Martin Gayford

‘I think I’ve found a real paradise’: David Hockney interviewed

Martin Gayford talks to Britain's greatest living painter about life under quarantine in the Norman countryside, how an iPad is better than paint and brush, and why he's not a communist

‘On the iPad I can catch the light very quickly — much faster than watercolour’: David Hockney’s latest spring portrait ‘No. 125’ 
issue 25 April 2020

Spring has not been cancelled. Neither have the arts ceased to function. David Hockney’s marvellous exhibition at the National Portrait Gallery may be sadly shut, but the artist himself is firing on all cylinders.

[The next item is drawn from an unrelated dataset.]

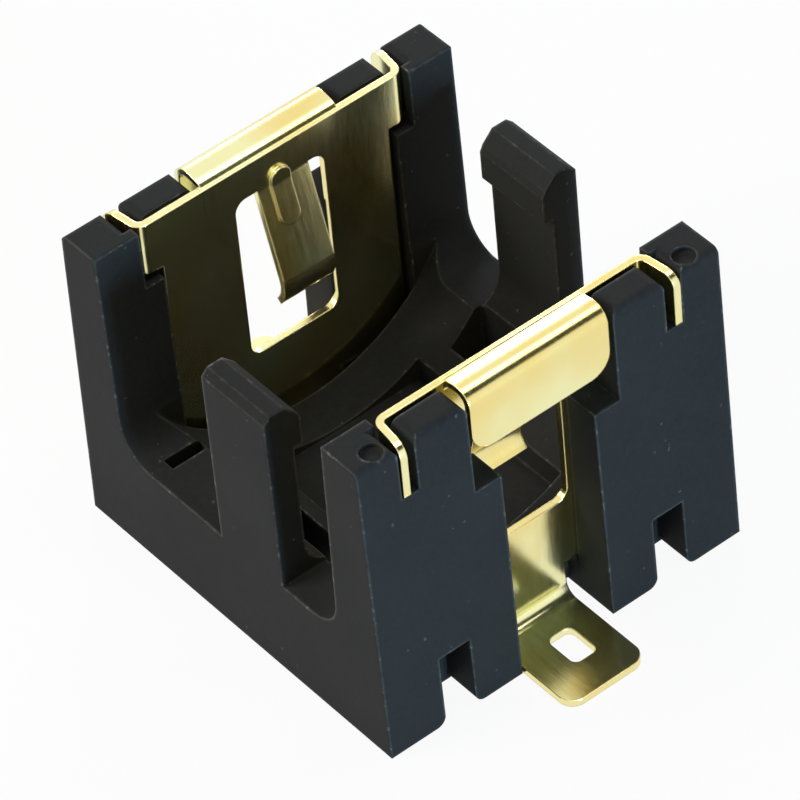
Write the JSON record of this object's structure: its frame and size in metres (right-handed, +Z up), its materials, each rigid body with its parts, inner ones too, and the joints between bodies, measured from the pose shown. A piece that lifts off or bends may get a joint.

‘I was just drawing on this thing I’m talking to you on,’ he announced when I spoke to him via FaceTime the other day. He was sitting in the sunshine outside his half-timbered farmhouse in Normandy.

‘We’re very busy here,’ Hockney explained, ‘because all the blossom is just coming out, and there’s a lot more to come. The big cherry tree looks glorious right now. Next the leaves will open, but at the moment the blossom is ravishing. The apple trees haven’t started yet!’ Obviously he has a packed schedule ahead.

This way of life, though isolated, is not the result of the lockdown. Hockney had always planned to spend long months in the French countryside, just drawing and painting.